● **Extracted information**:
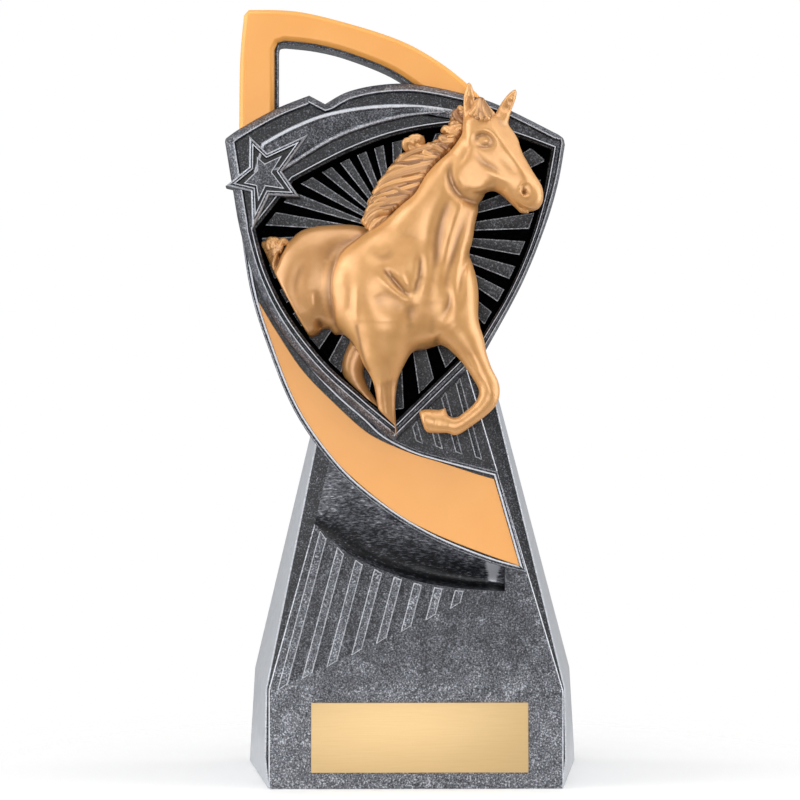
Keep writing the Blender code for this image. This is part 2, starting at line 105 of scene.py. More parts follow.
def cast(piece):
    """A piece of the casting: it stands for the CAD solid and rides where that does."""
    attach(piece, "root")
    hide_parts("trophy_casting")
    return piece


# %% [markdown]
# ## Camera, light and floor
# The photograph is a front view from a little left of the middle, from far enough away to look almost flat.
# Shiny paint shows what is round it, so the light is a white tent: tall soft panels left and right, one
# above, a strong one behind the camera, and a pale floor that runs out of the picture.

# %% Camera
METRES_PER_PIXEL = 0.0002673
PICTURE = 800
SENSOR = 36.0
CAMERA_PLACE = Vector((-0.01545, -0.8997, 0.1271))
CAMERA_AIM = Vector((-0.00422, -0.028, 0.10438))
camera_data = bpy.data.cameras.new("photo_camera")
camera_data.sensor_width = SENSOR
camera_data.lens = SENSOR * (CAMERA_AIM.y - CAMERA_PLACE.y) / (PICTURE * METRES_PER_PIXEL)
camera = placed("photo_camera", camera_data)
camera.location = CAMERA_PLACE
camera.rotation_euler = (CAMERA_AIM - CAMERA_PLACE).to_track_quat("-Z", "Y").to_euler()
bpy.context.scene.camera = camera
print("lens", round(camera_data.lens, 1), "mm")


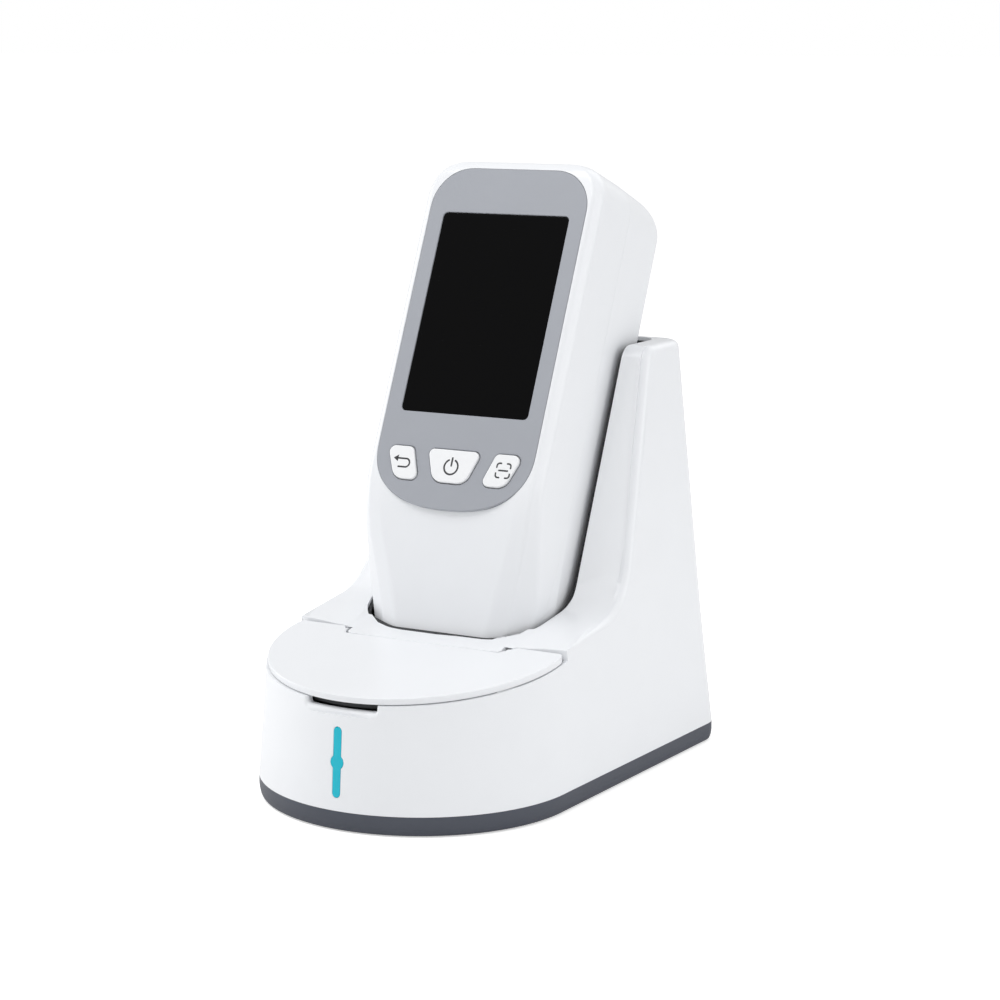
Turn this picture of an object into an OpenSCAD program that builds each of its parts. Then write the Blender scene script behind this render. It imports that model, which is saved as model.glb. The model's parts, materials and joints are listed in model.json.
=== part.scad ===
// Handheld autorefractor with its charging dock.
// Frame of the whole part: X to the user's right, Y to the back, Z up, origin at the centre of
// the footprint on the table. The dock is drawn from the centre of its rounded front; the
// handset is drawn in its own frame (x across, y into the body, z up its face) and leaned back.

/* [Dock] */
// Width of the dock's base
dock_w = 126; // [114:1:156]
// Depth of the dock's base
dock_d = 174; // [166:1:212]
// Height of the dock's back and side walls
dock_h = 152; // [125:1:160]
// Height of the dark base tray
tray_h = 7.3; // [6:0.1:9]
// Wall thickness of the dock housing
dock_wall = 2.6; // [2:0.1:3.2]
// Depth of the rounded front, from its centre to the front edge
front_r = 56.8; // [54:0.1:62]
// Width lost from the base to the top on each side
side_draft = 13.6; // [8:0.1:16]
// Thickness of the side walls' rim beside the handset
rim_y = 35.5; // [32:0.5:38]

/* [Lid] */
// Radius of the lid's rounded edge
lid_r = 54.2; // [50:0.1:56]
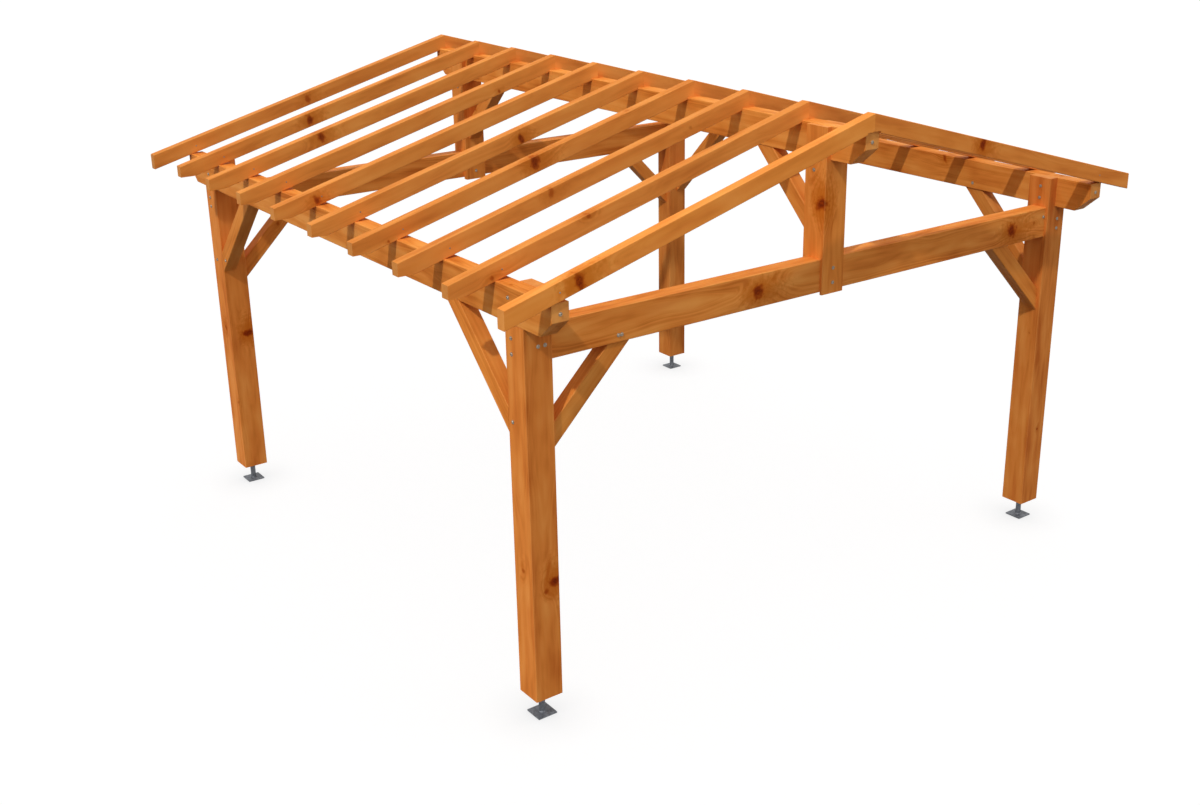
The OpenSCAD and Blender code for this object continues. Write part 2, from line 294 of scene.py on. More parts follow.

● **Task directions**: Return the entries above unchanged, starting at the first line and stopping after the line with "return piece".

● **Written answer**:
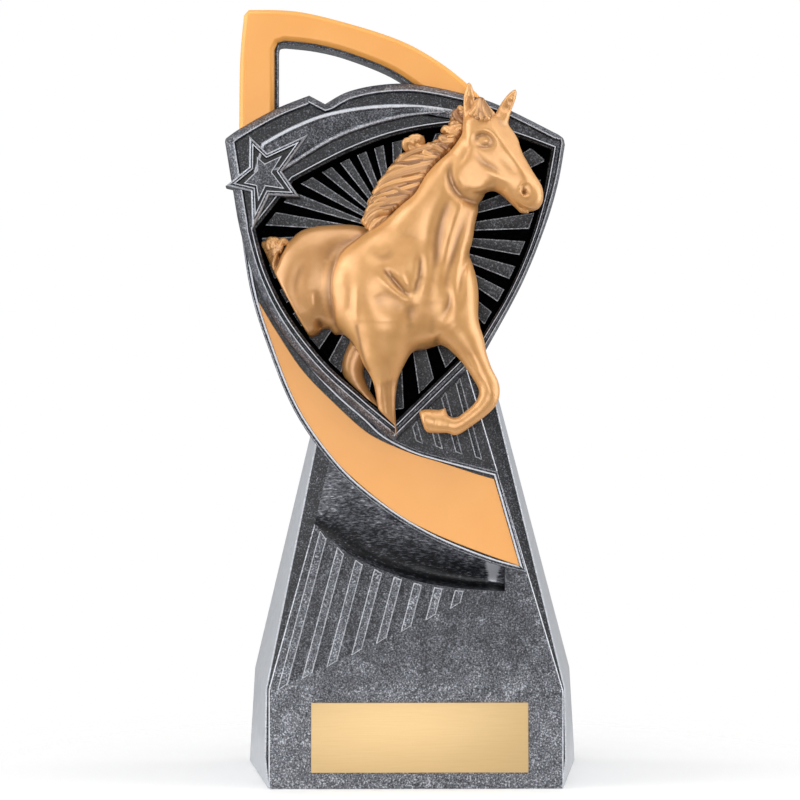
Keep writing the Blender code for this image. This is part 2, starting at line 105 of scene.py. More parts follow.
def cast(piece):
    """A piece of the casting: it stands for the CAD solid and rides where that does."""
    attach(piece, "root")
    hide_parts("trophy_casting")
    return piece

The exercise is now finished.